The $group stage accumulates documents in memory. However, since we're only keeping the first document per group (using $first), memory usage is bounded by the number of unique groups, not the total number of documents.

Estimated Memory: ~1KB per unique day-item-status combination

Query Performance

Expected Performance:

  • Small datasets (<10K records): <100ms
  • Medium datasets (10K-100K records): 100-500ms
  • Large datasets (>100K records): 500-2000ms

Performance will be monitored using the existing LogQueryPerformance method.

Backward Compatibility

API Compatibility

The FindDatas method signature remains unchanged:

public async Task<RequestPageResult<SecondaryCircuitInspectionResultDetailOutput>> FindDatas(
    PageSearchCondition<SecondaryCircuitInspectionResultSearchConditionInput> searchCondition)

Response Format

The response format remains identical.
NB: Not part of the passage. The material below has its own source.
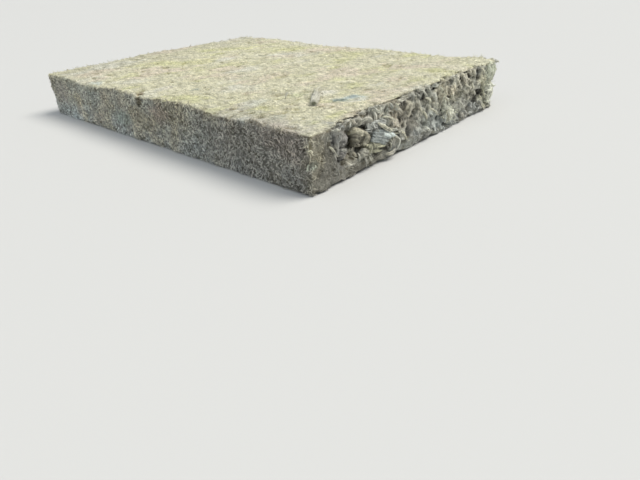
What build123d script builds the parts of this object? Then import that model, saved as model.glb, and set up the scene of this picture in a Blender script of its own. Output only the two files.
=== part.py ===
"""Mineral wool insulation batt, cut short, with one long end knife-scored and then torn off by hand.

The batt lies flat. +X runs along it to the torn end, +Y goes across it, +Z is up, and the origin is at the
middle of its underside. All sizes are in millimetres.
"""

from build123d import *

import os
from math import cos, hypot, pi

# Overall size of the piece
batt_length = 790.0  # sawn end to the furthest wool of the torn end
batt_width = 584.0  # 23 inch batt for studs at 24 inch centres
batt_thickness = 89.0  # 3 1/2 inch batt, at its front top edge
corner_radius = 3.0  # rounding of the two upright corners at the sawn end

# Top face, which has sprung up a little above its nominal thickness
back_rise = 5.0  # how much thicker the back edge is than the front edge
crown_height = 2.0  # rise of the middle above the line between the two long edges
wave_reach = 75.0  # how far in from a long edge that edge's waves run

# Waves of the two long top edges: distance from the sawn end, half length, rise
front_edge_waves = [
    (178.0, 95.0, -4.0),
    (292.0, 50.0, 1.5),
    (368.0, 34.0, -2.5),
    (488.0, 95.0, 4.5),
    (600.0, 45.0, -2.0),
    (680.0, 50.0, 1.5),
]
back_edge_waves = [
    (140.0, 110.0, 2.0),
    (330.0, 120.0, -3.0),
    (520.0, 70.0, 1.5),
    (735.0, 60.0, 3.5),
]

# Two pinches of wool pulled out of the front top edge: one leaves a nick in the edge, one a pit below it
nick_station = 358.0  # from the sawn end
nick_inset = 6.0  # in from the front side
nick_radius = 13.0
nick_depth = 6.0  # below the top edge
pit_station = 367.0  # from the sawn end
pit_height = 73.0  # above the underside
pit_radius = 5.5
pit_depth = 4.0  # into the front side

# Knife cut that started the tear: an upright cut at the front corner and a score along the underside
knife_run = 46.0  # clean face in from the front corner, at the top edge
knife_run_flare = 34.0  # how much further that clean face runs at the underside
score_height = 17.0  # clean strip above the underside
score_fade_start = 250.0  # from the front side, where the strip starts to thin out
score_fade_end = 380.0  # where it is gone
knife_step = 26.0  # width of the step from that clean face to torn wool
score_step = 13.0  # height of the step from the clean strip to torn wool

# Torn face
tear_skew = 7.0  # how far the front corner lies behind the furthest point of the torn end
tear_setback = 10.0  # torn wool behind the clean face, on average
flap_width = 70.0  # wool left standing proud at the back corner
flap_foot = 42.0  # height where that flap starts
flap_step = 24.0  # height over which it comes forward

# Hollows and lumps of the torn face: distance from the front side, height, half width, half height, depth
tear_hollows = [
    (104.0, 50.0, 52.0, 34.0, 26.0),
    (162.0, 40.0, 44.0, 30.0, 17.0),
    (228.0, 66.0, 34.0, 24.0, 9.0),
    (262.0, 30.0, 40.0, 22.0, -5.0),
    (318.0, 52.0, 36.0, 28.0, 11.0),
    (376.0, 24.0, 38.0, 20.0, 6.0),
    (398.0, 70.0, 34.0, 20.0, -5.0),
    (446.0, 46.0, 40.0, 26.0, 12.0),
    (508.0, 26.0, 36.0, 22.0, 10.0),
]

# Spacing of the profiles that the two free faces are lofted through, and how far those run past the blank
top_spacing = 32.0
tear_spacing = 12.0
tear_point_spacing = 10.0
overrun = 12.0

front_y = -batt_width / 2
sawn_x = -batt_length / 2
torn_x = batt_length / 2
blank_height = batt_thickness + back_rise + crown_height + overrun


def ease(share):
    """0 below 0, 1 above 1, and a smooth step between."""
    share = min(1.0, max(0.0, share))
    return share * share * (3 - 2 * share)


def swell(distance, reach):
    """1 where distance is 0, falling in a smooth hump to 0 at reach."""
    return (1 + cos(pi * min(1.0, abs(distance) / reach))) / 2


def edge_rise(station, waves):
    """Rise of a long top edge at a distance from the sawn end."""
    return sum(rise * swell(station - middle, half) for middle, half, rise in waves)


def top_height(x, y):
    """Height of the top face: a slope with a low crown, and each long edge's waves fading into it."""
    station = x - sawn_x
    from_front = y - front_y
    height = batt_thickness + back_rise * from_front / batt_width + crown_height * swell(y, batt_width / 2)
    height += edge_rise(station, front_edge_waves) * swell(max(0.0, from_front), wave_reach)
    height += edge_rise(station, back_edge_waves) * swell(max(0.0, batt_width - from_front), wave_reach)
    return height


def tear_depth(y, z):
    """Depth of the torn face behind the furthest point of the torn end."""
    from_front = y - front_y
    clean_run = knife_run + knife_run_flare * ease(1 - z / batt_thickness)
    strip = score_height * (1 - ease((from_front - score_fade_start) / (score_fade_end - score_fade_start)))
    torn = ease((from_front - clean_run) / knife_step) * ease((z - strip) / score_step)
    flap = ease((from_front - batt_width + flap_width) / flap_width) * ease((z - flap_foot) / flap_step)
    depth = tear_setback * (1 - flap)
    for middle, height, half_width, half_height, hollow in tear_hollows:
        depth += hollow * swell(hypot((from_front - middle) / half_width, (z - height) / half_height), 1.0)
    skew = tear_skew * (1 - ease(from_front / batt_width))
    return skew + torn * max(0.0, depth)


def spread(low, high, spacing):
    """Evenly spaced values from low to high, both included, about spacing apart."""
    steps = max(4, round((high - low) / spacing))
    return [low + (high - low) * i / steps for i in range(steps + 1)]


def lofted_face(rows):
    """One smooth face through a spline along each row of points."""
    profiles = []
    for row in rows:
        with BuildLine() as profile:
            Spline(*row)
        profiles.append(profile.wire())
    return Shell.make_loft(profiles).face()


# Where the profiles start and stop
x_run = (sawn_x - overrun, torn_x + overrun)
y_run = (front_y - overrun, -front_y + overrun)
z_run = (-overrun, blank_height + overrun)

top_skin = lofted_face(
    [[(x, y, top_height(x, y)) for y in spread(*y_run, top_spacing)] for x in spread(*x_run, top_spacing)]
)
torn_face = lofted_face(
    [
        [(torn_x - tear_depth(y, z), y, z) for z in spread(*z_run, tear_point_spacing)]
        for y in spread(*y_run, tear_spacing)
    ]
)

with BuildPart() as batt:
    # Blank sawn to width, with wool to spare at the end that tears
    with BuildSketch() as outline:
        with Locations((overrun / 2, 0)):
            Rectangle(batt_length + overrun, batt_width)
        fillet(outline.vertices().group_by(Axis.X)[0], corner_radius)
    extrude(amount=blank_height)
    # Crowned, wavy top face
    extrude(top_skin, amount=blank_height, dir=(0, 0, 1), mode=Mode.SUBTRACT)
    # Scored and torn end
    extrude(torn_face, amount=batt_width, dir=(1, 0, 0), mode=Mode.SUBTRACT)
    # Nick in the front top edge and the pit below it
    nick_height = batt_thickness - nick_depth + nick_radius
    with Locations((sawn_x + nick_station, front_y + nick_inset, nick_height)):
        Sphere(nick_radius, mode=Mode.SUBTRACT)
    with Locations((sawn_x + pit_station, front_y + pit_depth - pit_radius, pit_height)):
        Sphere(pit_radius, mode=Mode.SUBTRACT)

batt.part.label = "batt"

os.makedirs("parts", exist_ok=True)
export_step(batt.part, "parts/batt.step")

size = batt.part.bounding_box().size
print(f"batt {size.X:.1f} x {size.Y:.1f} x {size.Z:.1f} mm, volume {batt.part.volume / 1e6:.2f} litres")
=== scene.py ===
# %% [markdown]
# # A torn piece of mineral wool batt
#
# A batt is a thick mat of fine stone fibres, lightly glued together and sawn to width. This one was cut
# short: a knife scored one end, and the rest was torn off by hand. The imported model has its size, its
# wavy top edges and the hollows of the tear, but it is as smooth as soap. What makes it wool is loose
# matter: a felted top skin, thousands of curled flakes on the sawn sides, and torn locks that stand out
# of the end. This lesson adds them from the inside out, and keeps every size in metres.

import bmesh
import bpy
import numpy as np
from mathutils import Matrix, Vector
from mathutils.bvhtree import BVHTree
from mathutils.kdtree import KDTree


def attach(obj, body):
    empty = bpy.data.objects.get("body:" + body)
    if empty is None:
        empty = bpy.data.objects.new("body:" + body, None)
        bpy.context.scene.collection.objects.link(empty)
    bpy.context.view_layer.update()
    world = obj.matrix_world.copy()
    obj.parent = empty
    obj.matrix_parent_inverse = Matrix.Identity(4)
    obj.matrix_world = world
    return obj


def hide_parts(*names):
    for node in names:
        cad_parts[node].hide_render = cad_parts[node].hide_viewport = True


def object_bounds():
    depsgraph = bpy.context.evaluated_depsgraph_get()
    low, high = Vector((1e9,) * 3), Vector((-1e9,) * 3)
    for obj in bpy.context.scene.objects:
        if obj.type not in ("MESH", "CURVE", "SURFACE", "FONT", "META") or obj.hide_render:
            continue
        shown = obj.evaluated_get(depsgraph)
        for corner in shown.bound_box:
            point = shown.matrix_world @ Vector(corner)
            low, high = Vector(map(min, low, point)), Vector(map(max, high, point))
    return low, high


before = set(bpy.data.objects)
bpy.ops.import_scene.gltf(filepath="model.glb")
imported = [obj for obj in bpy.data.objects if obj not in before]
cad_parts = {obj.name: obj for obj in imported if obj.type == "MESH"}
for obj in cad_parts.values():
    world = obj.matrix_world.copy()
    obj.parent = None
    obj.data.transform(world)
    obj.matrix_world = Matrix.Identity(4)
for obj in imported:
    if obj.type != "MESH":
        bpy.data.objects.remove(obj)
cad_low, cad_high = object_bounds()
print("packed model from", tuple(cad_low), "to", tuple(cad_high))

# %% Sizes that the wool is placed by
front_y = cad_low.y
sawn_x = cad_low.x
torn_x = cad_high.x
batt_length = torn_x - sawn_x
batt_width = cad_high.y - cad_low.y
batt_thickness = 0.089
rng = np.random.default_rng(47)
print(f"batt {batt_length:.3f} x {batt_width:.3f} m")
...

The only difference is that duplicate records are now properly eliminated before pagination.

Client Impact

Clients may observe:

  • Fewer total records: TotalCount will be lower (reflecting deduplicated count)
  • Different records per page: Since deduplication happens first, page contents may differ
  • Same API contract: No code changes required in clients

Migration Strategy

Deployment Steps

  1. Deploy Code: Update the SecondaryCircuitInspectionResultAppService with new implementation
  2. Monitor Performance: Watch query performance metrics for any degradation
  3. Verify Results: Spot-check query results to ensure deduplication is working correctly

Rollback Plan

If issues arise:

  1. Revert to previous version of SecondaryCircuitInspectionResultAppService
  2. The old in-memory deduplication logic will resume (with its bugs)
  3. No data migration needed (this is a query-only change)

Index Creation

Indexes should be created during a maintenance window:

// For each existing collection
db.SecondaryCircuitInspectionResult_2025_01.createIndex({
  Year: 1, Month: 1, Day: 1,
  SecondaryCircuitInspectionItemId: 1,
  Status: 1,
  ExecutionTime: -1
}, { background: true });

Use background: true to avoid blocking other operations.